JSON records of objects:
________

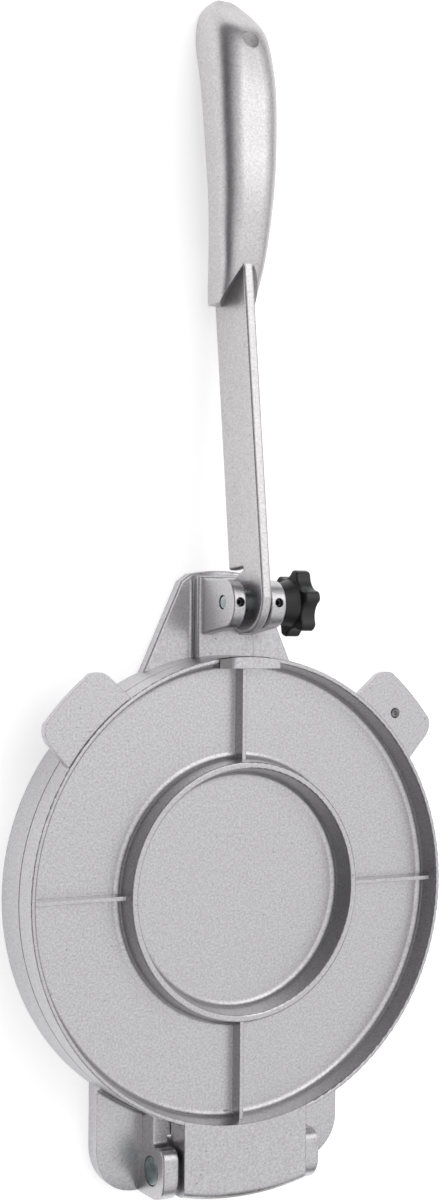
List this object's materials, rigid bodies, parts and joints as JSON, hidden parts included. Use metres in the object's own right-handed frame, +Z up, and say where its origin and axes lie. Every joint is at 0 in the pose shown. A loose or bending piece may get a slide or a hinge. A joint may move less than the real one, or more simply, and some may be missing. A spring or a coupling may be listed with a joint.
{
  "type": "tortilla press",
  "caption": "Cast-metal press: two hinged round plates, an upper one with ribs and finger tabs, and a pivoted lever that bears on its rim.",
  "frame": {"origin": "centre of the round plates, on the surface that the base stands on", "axes": "+Z up, +Y from the plates' centre to the lever, -Y to the plate hinge, +X to the knob"},
  "size_m": [0.202, 0.5228, 0.0448],
  "materials": {
    "cast_base": "cast, tumbled satin",
    "cast_top": "cast, tumbled satin",
    "cast_lever": "cast, tumbled satin",
    "steel_spacer": "plain turned",
    "zinc_pin": "zinc plated",
    "dark_screw": "black oxide",
    "zinc_stud": "zinc plated",
    "black_knob": "moulded, low sheen"
  },
  "bodies": {
    "base": {"base_plate": "cast_base", "hinge_pin": "zinc_pin", "set_screws": "dark_screw"},
    "upper_plate": {"top_plate": "cast_top"},
    "lever": {"lever": "cast_lever", "lever_spacers": "steel_spacer"},
    "knob": {"pivot_stud": "zinc_stud", "star_knob": "black_knob"}
  },
  "joints": [
    {"name": "plate_hinge", "type": "hinge", "parent": "base", "child": "upper_plate", "pos_m": [0, -0.1175, 0.0166], "axis": [1, 0, 0], "range_deg": [0, 110]},
    {"name": "lever_pivot", "type": "hinge", "parent": "base", "child": "lever", "pos_m": [0, 0.124, 0.0282], "axis": [1, 0, 0], "range_deg": [0, 133]},
    {"name": "knob_turn", "type": "hinge", "parent": "base", "child": "knob", "pos_m": [0.0138, 0.124, 0.0282], "axis": [1, 0, 0], "continuous": true}
  ]
}
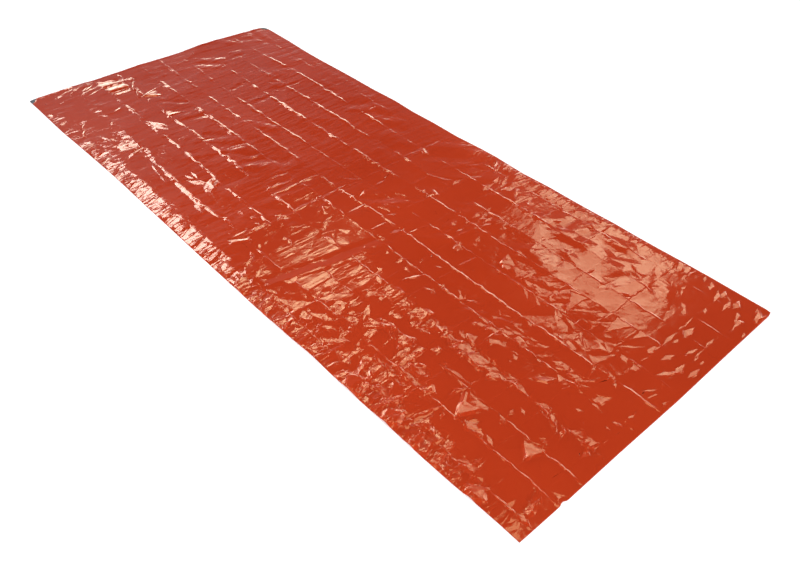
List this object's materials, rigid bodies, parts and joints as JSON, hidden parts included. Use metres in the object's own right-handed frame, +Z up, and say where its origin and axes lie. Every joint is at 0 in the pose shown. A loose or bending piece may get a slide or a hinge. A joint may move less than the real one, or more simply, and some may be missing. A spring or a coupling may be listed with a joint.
{
  "type": "emergency sleeping bag",
  "caption": "Flat-laid emergency sleeping bag of thin glossy orange-red film: two panels welded on both sides and the foot, open at the mouth, with its packet folds.",
  "frame": {"origin": "on the surface the bag lies on, under the middle of its box", "axes": "+Z up, +Y along the bag from the foot to the open mouth, +X across it from the left side to the right side"},
  "size_m": [0.9284, 2.1198, 0.0059],
  "materials": {
    "film_upper": "glossy orange-red metallised film, sharply creased",
    "film_under": "glossy orange-red film outside, bare silver inside"
  },
  "bodies": {
    "root": {"lower_panel": "film_under", "upper_panel": "film_upper"}
  },
  "joints": []
}
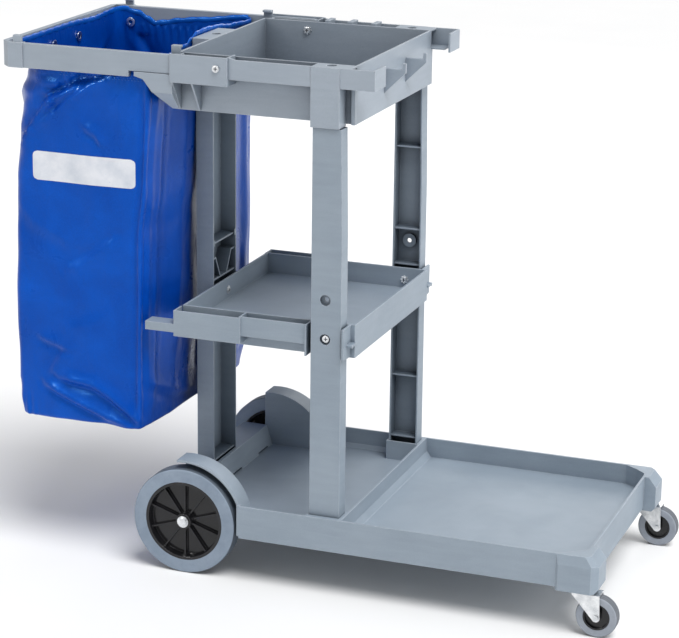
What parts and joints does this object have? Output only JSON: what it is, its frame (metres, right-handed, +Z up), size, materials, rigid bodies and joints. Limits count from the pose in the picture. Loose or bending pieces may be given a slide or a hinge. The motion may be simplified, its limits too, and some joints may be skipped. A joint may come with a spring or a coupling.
{
  "type": "housekeeping cart",
  "caption": "Grey moulded housekeeping cart with a low platform, middle tray, top bin with side rails, and a blue bag hung in a turn-up ring frame.",
  "frame": {"origin": "on the floor under the middle of the cart's bounding box, wheels resting on Z = 0", "axes": "+X towards the open platform end, -X the bag end, +Z up, Y across the cart"},
  "size_m": [1.19, 0.505, 0.989],
  "materials": {
    "moulding": "satin",
    "tyre_grey": "matte",
    "hub_black": "gloss",
    "zinc": "bright zinc plated",
    "bag_cloth": "coated vinyl"
  },
  "bodies": {
    "chassis": {"deck": "moulding", "post_near": "moulding", "post_far": "moulding", "post_rear": "moulding", "top_bin": "moulding", "bin_rail_near": "moulding", "bin_rail_far": "moulding", "bin_block_near": "moulding", "bin_block_far": "moulding", "bin_socket_rear": "moulding", "end_hooks": "moulding", "mid_tray": "moulding", "tray_pockets_near": "moulding", "tray_pockets_far": "moulding", "rear_axle": "zinc", "axle_caps": "zinc", "tray_bolts": "zinc", "pivot_screws": "zinc", "caster_races": "zinc"},
    "bag_frame_body": {"bag_frame": "moulding"},
    "bag_body": {"bag": "bag_cloth", "bag_grommets": "zinc"},
    "rear_wheel_near": {"rear_hub_near": "hub_black", "rear_tyre_near": "tyre_grey"},
    "rear_wheel_far": {"rear_hub_far": "hub_black", "rear_tyre_far": "tyre_grey"},
    "caster_near": {"caster_fork_near": "zinc", "caster_bolt_near": "zinc"},
    "caster_far": {"caster_fork_far": "zinc", "caster_bolt_far": "zinc"},
    "caster_wheel_near": {"caster_hub_near": "hub_black", "caster_tyre_near": "tyre_grey"},
    "caster_wheel_far": {"caster_hub_far": "hub_black", "caster_tyre_far": "tyre_grey"}
  },
  "joints": [
    {"name": "frame_fold", "type": "hinge", "parent": "chassis", "child": "bag_frame_body", "pos_m": [-0.168, 0, 0.958], "axis": [0, 1, 0], "range_deg": [0, 90]},
    {"name": "bag_lift", "type": "slide", "parent": "bag_frame_body", "child": "bag_body", "axis": [0, 0, 1], "range_m": [0, 0.735]},
    {"name": "rear_wheel_near_spin", "type": "hinge", "parent": "chassis", "child": "rear_wheel_near", "pos_m": [-0.235, -0.2275, 0.1016], "axis": [0, 1, 0], "continuous": true},
    {"name": "rear_wheel_far_spin", "type": "hinge", "parent": "chassis", "child": "rear_wheel_far", "pos_m": [-0.235, 0.2275, 0.1016], "axis": [0, 1, 0], "continuous": true},
    {"name": "caster_near_swivel", "type": "hinge", "parent": "chassis", "child": "caster_near", "pos_m": [0.533, -0.234, 0.08], "axis": [0, 0, 1], "continuous": true},
    {"name": "caster_far_swivel", "type": "hinge", "parent": "chassis", "child": "caster_far", "pos_m": [0.533, 0.234, 0.08], "axis": [0, 0, 1], "continuous": true},
    {"name": "caster_wheel_near_spin", "type": "hinge", "parent": "caster_near", "child": "caster_wheel_near", "pos_m": [0.557, -0.234, 0.038], "axis": [0, 1, 0], "continuous": true},
    {"name": "caster_wheel_far_spin", "type": "hinge", "parent": "caster_far", "child": "caster_wheel_far", "pos_m": [0.557, 0.234, 0.038], "axis": [0, 1, 0], "continuous": true}
  ]
}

________

Exercise details: Write out the data exactly as it stands.

Answer to the task:
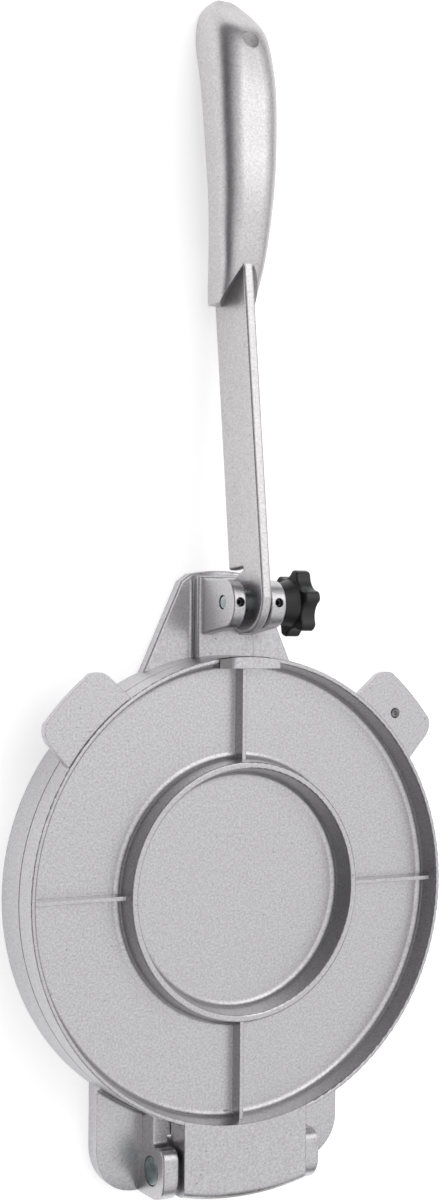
List this object's materials, rigid bodies, parts and joints as JSON, hidden parts included. Use metres in the object's own right-handed frame, +Z up, and say where its origin and axes lie. Every joint is at 0 in the pose shown. A loose or bending piece may get a slide or a hinge. A joint may move less than the real one, or more simply, and some may be missing. A spring or a coupling may be listed with a joint.
{
  "type": "tortilla press",
  "caption": "Cast-metal press: two hinged round plates, an upper one with ribs and finger tabs, and a pivoted lever that bears on its rim.",
  "frame": {"origin": "centre of the round plates, on the surface that the base stands on", "axes": "+Z up, +Y from the plates' centre to the lever, -Y to the plate hinge, +X to the knob"},
  "size_m": [0.202, 0.5228, 0.0448],
  "materials": {
    "cast_base": "cast, tumbled satin",
    "cast_top": "cast, tumbled satin",
    "cast_lever": "cast, tumbled satin",
    "steel_spacer": "plain turned",
    "zinc_pin": "zinc plated",
    "dark_screw": "black oxide",
    "zinc_stud": "zinc plated",
    "black_knob": "moulded, low sheen"
  },
  "bodies": {
    "base": {"base_plate": "cast_base", "hinge_pin": "zinc_pin", "set_screws": "dark_screw"},
    "upper_plate": {"top_plate": "cast_top"},
    "lever": {"lever": "cast_lever", "lever_spacers": "steel_spacer"},
    "knob": {"pivot_stud": "zinc_stud", "star_knob": "black_knob"}
  },
  "joints": [
    {"name": "plate_hinge", "type": "hinge", "parent": "base", "child": "upper_plate", "pos_m": [0, -0.1175, 0.0166], "axis": [1, 0, 0], "range_deg": [0, 110]},
    {"name": "lever_pivot", "type": "hinge", "parent": "base", "child": "lever", "pos_m": [0, 0.124, 0.0282], "axis": [1, 0, 0], "range_deg": [0, 133]},
    {"name": "knob_turn", "type": "hinge", "parent": "base", "child": "knob", "pos_m": [0.0138, 0.124, 0.0282], "axis": [1, 0, 0], "continuous": true}
  ]
}
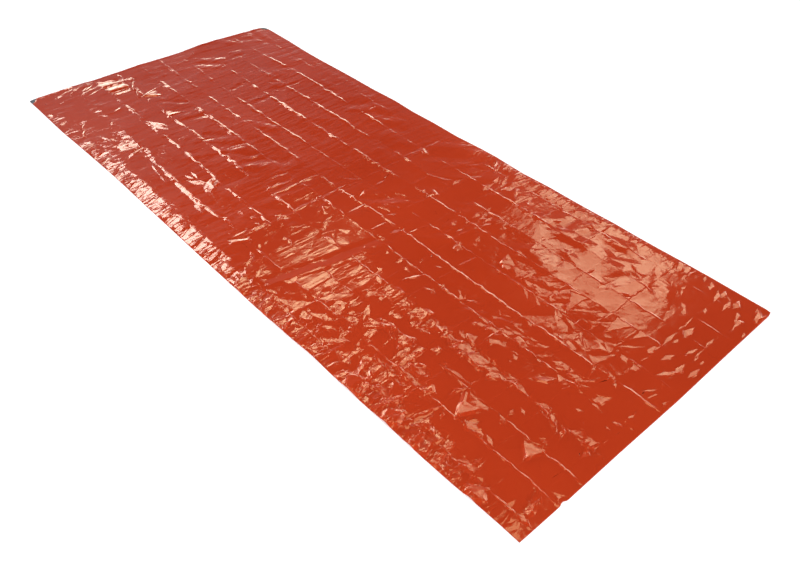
List this object's materials, rigid bodies, parts and joints as JSON, hidden parts included. Use metres in the object's own right-handed frame, +Z up, and say where its origin and axes lie. Every joint is at 0 in the pose shown. A loose or bending piece may get a slide or a hinge. A joint may move less than the real one, or more simply, and some may be missing. A spring or a coupling may be listed with a joint.
{
  "type": "emergency sleeping bag",
  "caption": "Flat-laid emergency sleeping bag of thin glossy orange-red film: two panels welded on both sides and the foot, open at the mouth, with its packet folds.",
  "frame": {"origin": "on the surface the bag lies on, under the middle of its box", "axes": "+Z up, +Y along the bag from the foot to the open mouth, +X across it from the left side to the right side"},
  "size_m": [0.9284, 2.1198, 0.0059],
  "materials": {
    "film_upper": "glossy orange-red metallised film, sharply creased",
    "film_under": "glossy orange-red film outside, bare silver inside"
  },
  "bodies": {
    "root": {"lower_panel": "film_under", "upper_panel": "film_upper"}
  },
  "joints": []
}
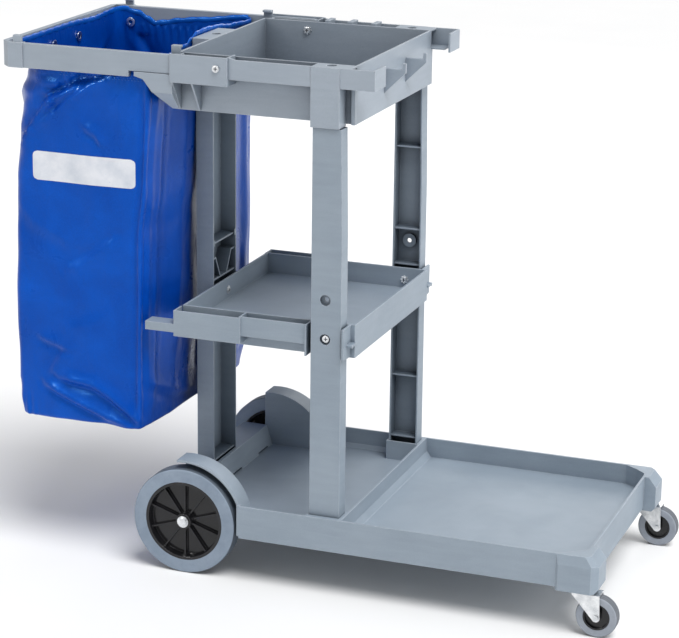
What parts and joints does this object have? Output only JSON: what it is, its frame (metres, right-handed, +Z up), size, materials, rigid bodies and joints. Limits count from the pose in the picture. Loose or bending pieces may be given a slide or a hinge. The motion may be simplified, its limits too, and some joints may be skipped. A joint may come with a spring or a coupling.
{
  "type": "housekeeping cart",
  "caption": "Grey moulded housekeeping cart with a low platform, middle tray, top bin with side rails, and a blue bag hung in a turn-up ring frame.",
  "frame": {"origin": "on the floor under the middle of the cart's bounding box, wheels resting on Z = 0", "axes": "+X towards the open platform end, -X the bag end, +Z up, Y across the cart"},
  "size_m": [1.19, 0.505, 0.989],
  "materials": {
    "moulding": "satin",
    "tyre_grey": "matte",
    "hub_black": "gloss",
    "zinc": "bright zinc plated",
    "bag_cloth": "coated vinyl"
  },
  "bodies": {
    "chassis": {"deck": "moulding", "post_near": "moulding", "post_far": "moulding", "post_rear": "moulding", "top_bin": "moulding", "bin_rail_near": "moulding", "bin_rail_far": "moulding", "bin_block_near": "moulding", "bin_block_far": "moulding", "bin_socket_rear": "moulding", "end_hooks": "moulding", "mid_tray": "moulding", "tray_pockets_near": "moulding", "tray_pockets_far": "moulding", "rear_axle": "zinc", "axle_caps": "zinc", "tray_bolts": "zinc", "pivot_screws": "zinc", "caster_races": "zinc"},
    "bag_frame_body": {"bag_frame": "moulding"},
    "bag_body": {"bag": "bag_cloth", "bag_grommets": "zinc"},
    "rear_wheel_near": {"rear_hub_near": "hub_black", "rear_tyre_near": "tyre_grey"},
    "rear_wheel_far": {"rear_hub_far": "hub_black", "rear_tyre_far": "tyre_grey"},
    "caster_near": {"caster_fork_near": "zinc", "caster_bolt_near": "zinc"},
    "caster_far": {"caster_fork_far": "zinc", "caster_bolt_far": "zinc"},
    "caster_wheel_near": {"caster_hub_near": "hub_black", "caster_tyre_near": "tyre_grey"},
    "caster_wheel_far": {"caster_hub_far": "hub_black", "caster_tyre_far": "tyre_grey"}
  },
  "joints": [
    {"name": "frame_fold", "type": "hinge", "parent": "chassis", "child": "bag_frame_body", "pos_m": [-0.168, 0, 0.958], "axis": [0, 1, 0], "range_deg": [0, 90]},
    {"name": "bag_lift", "type": "slide", "parent": "bag_frame_body", "child": "bag_body", "axis": [0, 0, 1], "range_m": [0, 0.735]},
    {"name": "rear_wheel_near_spin", "type": "hinge", "parent": "chassis", "child": "rear_wheel_near", "pos_m": [-0.235, -0.2275, 0.1016], "axis": [0, 1, 0], "continuous": true},
    {"name": "rear_wheel_far_spin", "type": "hinge", "parent": "chassis", "child": "rear_wheel_far", "pos_m": [-0.235, 0.2275, 0.1016], "axis": [0, 1, 0], "continuous": true},
    {"name": "caster_near_swivel", "type": "hinge", "parent": "chassis", "child": "caster_near", "pos_m": [0.533, -0.234, 0.08], "axis": [0, 0, 1], "continuous": true},
    {"name": "caster_far_swivel", "type": "hinge", "parent": "chassis", "child": "caster_far", "pos_m": [0.533, 0.234, 0.08], "axis": [0, 0, 1], "continuous": true},
    {"name": "caster_wheel_near_spin", "type": "hinge", "parent": "caster_near", "child": "caster_wheel_near", "pos_m": [0.557, -0.234, 0.038], "axis": [0, 1, 0], "continuous": true},
    {"name": "caster_wheel_far_spin", "type": "hinge", "parent": "caster_far", "child": "caster_wheel_far", "pos_m": [0.557, 0.234, 0.038], "axis": [0, 1, 0], "continuous": true}
  ]
}